- Description of the task: Print exactly those lines that run from the beginning of the data to the line bearing "return [(x0 +", inclusive.

- Data block:
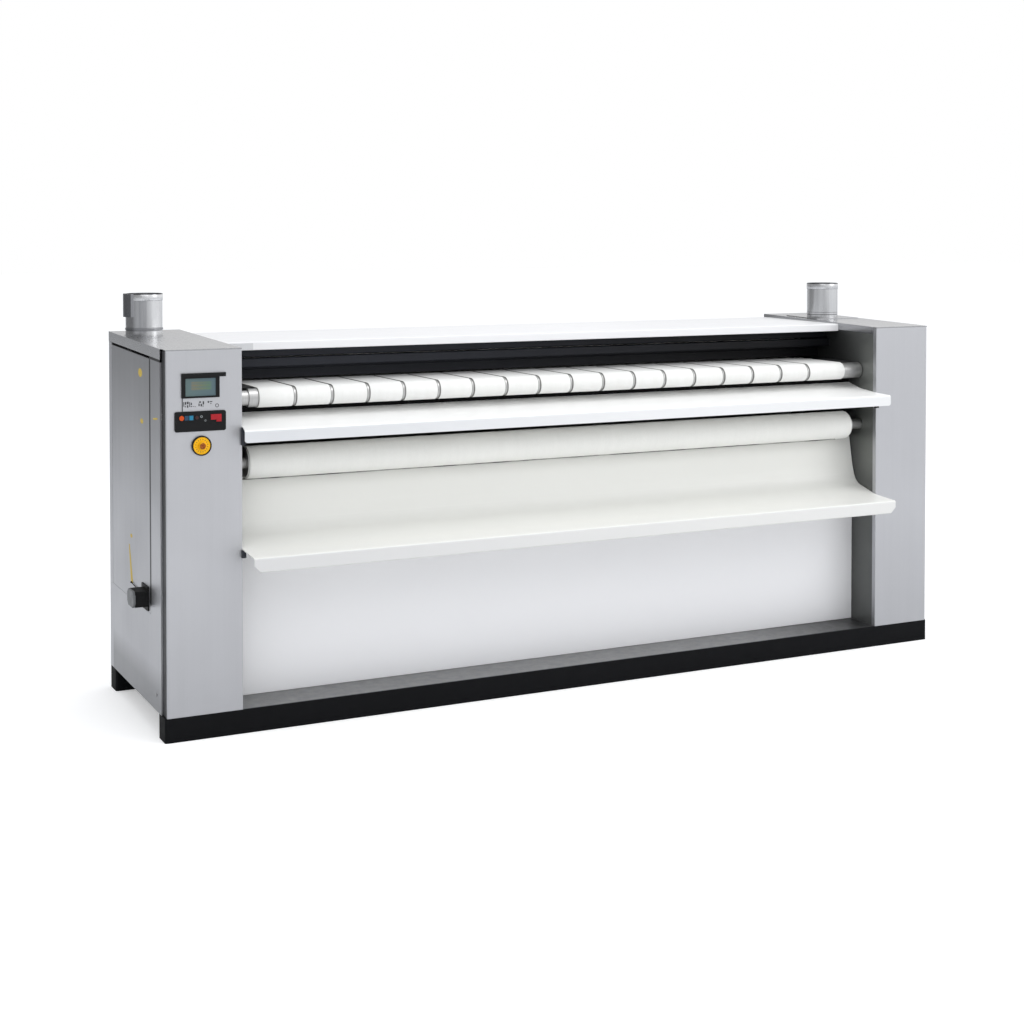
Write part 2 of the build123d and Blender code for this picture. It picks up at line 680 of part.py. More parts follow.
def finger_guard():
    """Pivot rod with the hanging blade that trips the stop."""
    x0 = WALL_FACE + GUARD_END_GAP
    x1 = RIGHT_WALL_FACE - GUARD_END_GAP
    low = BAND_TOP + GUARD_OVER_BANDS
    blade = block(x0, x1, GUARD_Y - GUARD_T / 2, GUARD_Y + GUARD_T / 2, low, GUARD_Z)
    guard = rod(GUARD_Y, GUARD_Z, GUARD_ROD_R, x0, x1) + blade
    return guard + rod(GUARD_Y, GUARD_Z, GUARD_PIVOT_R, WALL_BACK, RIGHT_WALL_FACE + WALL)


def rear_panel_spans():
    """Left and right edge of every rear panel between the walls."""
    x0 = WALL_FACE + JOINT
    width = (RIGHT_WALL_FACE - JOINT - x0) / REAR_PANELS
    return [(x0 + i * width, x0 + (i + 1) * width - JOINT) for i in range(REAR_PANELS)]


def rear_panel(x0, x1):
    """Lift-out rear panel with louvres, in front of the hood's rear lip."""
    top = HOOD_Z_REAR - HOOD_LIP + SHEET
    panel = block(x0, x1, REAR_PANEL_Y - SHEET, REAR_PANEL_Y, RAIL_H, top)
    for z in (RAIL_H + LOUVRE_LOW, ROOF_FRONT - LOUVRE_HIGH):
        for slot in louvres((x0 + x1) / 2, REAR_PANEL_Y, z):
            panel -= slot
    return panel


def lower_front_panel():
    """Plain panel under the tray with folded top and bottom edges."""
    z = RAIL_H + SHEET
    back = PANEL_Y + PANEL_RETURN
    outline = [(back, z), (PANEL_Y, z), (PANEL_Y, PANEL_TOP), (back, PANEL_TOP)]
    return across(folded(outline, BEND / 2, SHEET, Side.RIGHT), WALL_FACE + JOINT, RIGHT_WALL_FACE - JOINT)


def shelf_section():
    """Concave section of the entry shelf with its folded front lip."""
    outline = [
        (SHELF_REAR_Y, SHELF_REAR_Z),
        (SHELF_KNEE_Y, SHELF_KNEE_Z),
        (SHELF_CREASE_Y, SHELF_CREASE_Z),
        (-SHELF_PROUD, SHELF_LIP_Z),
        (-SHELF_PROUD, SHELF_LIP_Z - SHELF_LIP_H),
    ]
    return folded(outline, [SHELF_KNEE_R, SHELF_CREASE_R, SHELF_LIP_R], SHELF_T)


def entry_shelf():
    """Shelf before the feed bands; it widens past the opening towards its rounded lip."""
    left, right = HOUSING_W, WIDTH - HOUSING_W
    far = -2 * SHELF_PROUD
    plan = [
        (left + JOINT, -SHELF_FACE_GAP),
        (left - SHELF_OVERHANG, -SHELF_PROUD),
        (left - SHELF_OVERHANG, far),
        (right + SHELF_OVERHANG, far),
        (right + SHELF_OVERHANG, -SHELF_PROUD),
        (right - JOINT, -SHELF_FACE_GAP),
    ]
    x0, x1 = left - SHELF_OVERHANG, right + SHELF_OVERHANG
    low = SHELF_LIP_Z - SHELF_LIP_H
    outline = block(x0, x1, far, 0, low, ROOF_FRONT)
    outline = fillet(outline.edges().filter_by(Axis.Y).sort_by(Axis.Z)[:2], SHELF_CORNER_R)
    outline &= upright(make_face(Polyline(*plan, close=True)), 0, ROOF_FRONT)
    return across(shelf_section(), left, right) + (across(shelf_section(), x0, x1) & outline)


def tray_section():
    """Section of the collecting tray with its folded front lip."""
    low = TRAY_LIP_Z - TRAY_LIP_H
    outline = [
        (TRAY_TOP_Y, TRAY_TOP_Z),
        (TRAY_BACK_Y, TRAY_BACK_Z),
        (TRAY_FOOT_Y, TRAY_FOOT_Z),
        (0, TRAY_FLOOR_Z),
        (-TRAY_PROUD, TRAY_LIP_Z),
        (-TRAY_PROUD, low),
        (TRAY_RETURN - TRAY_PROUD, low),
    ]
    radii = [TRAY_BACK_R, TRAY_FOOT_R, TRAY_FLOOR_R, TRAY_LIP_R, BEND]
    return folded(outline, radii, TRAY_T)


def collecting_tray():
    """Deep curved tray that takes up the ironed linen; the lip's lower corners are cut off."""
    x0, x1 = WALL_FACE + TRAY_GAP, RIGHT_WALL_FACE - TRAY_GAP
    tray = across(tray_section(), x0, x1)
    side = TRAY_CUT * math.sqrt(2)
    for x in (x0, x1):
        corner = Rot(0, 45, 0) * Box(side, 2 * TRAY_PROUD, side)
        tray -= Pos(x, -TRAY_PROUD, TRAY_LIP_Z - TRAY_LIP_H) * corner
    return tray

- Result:
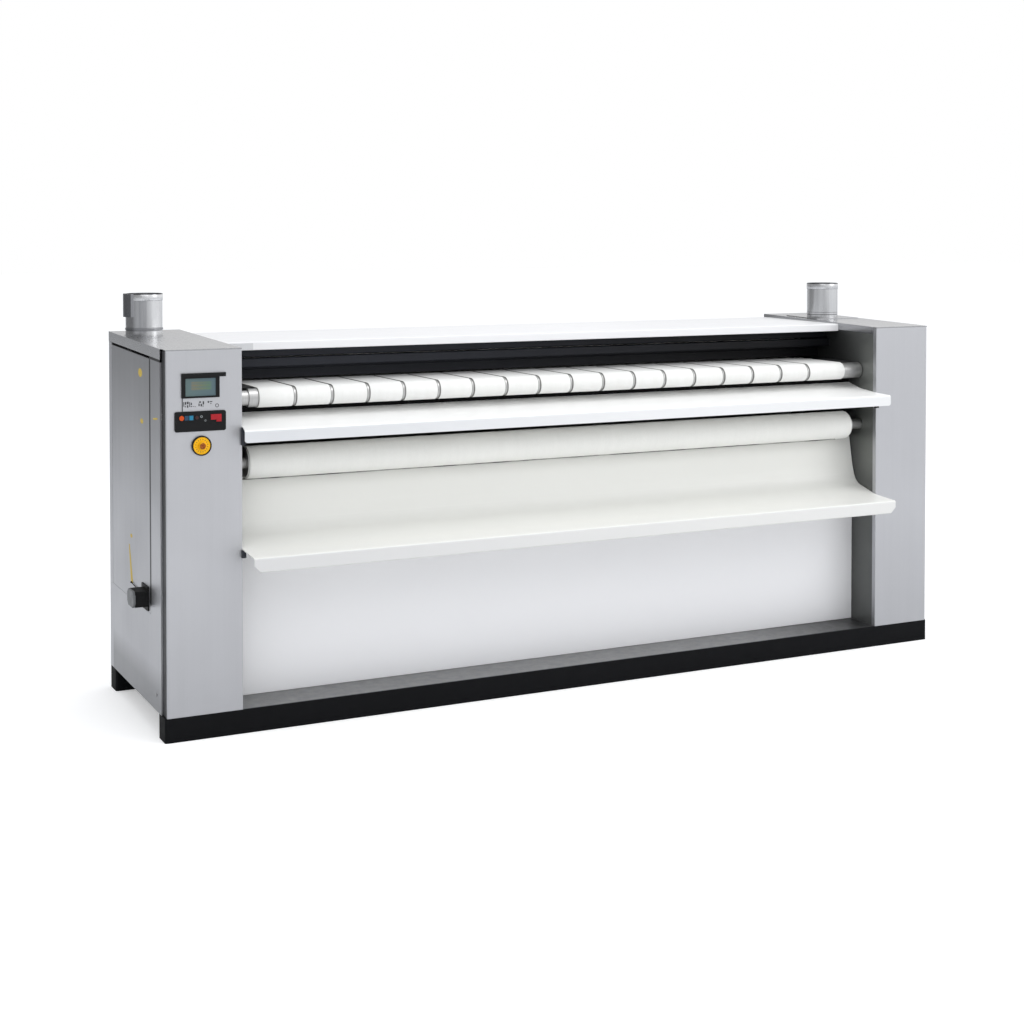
Write part 2 of the build123d and Blender code for this picture. It picks up at line 680 of part.py. More parts follow.
def finger_guard():
    """Pivot rod with the hanging blade that trips the stop."""
    x0 = WALL_FACE + GUARD_END_GAP
    x1 = RIGHT_WALL_FACE - GUARD_END_GAP
    low = BAND_TOP + GUARD_OVER_BANDS
    blade = block(x0, x1, GUARD_Y - GUARD_T / 2, GUARD_Y + GUARD_T / 2, low, GUARD_Z)
    guard = rod(GUARD_Y, GUARD_Z, GUARD_ROD_R, x0, x1) + blade
    return guard + rod(GUARD_Y, GUARD_Z, GUARD_PIVOT_R, WALL_BACK, RIGHT_WALL_FACE + WALL)


def rear_panel_spans():
    """Left and right edge of every rear panel between the walls."""
    x0 = WALL_FACE + JOINT
    width = (RIGHT_WALL_FACE - JOINT - x0) / REAR_PANELS
    return [(x0 + i * width, x0 + (i + 1) * width - JOINT) for i in range(REAR_PANELS)]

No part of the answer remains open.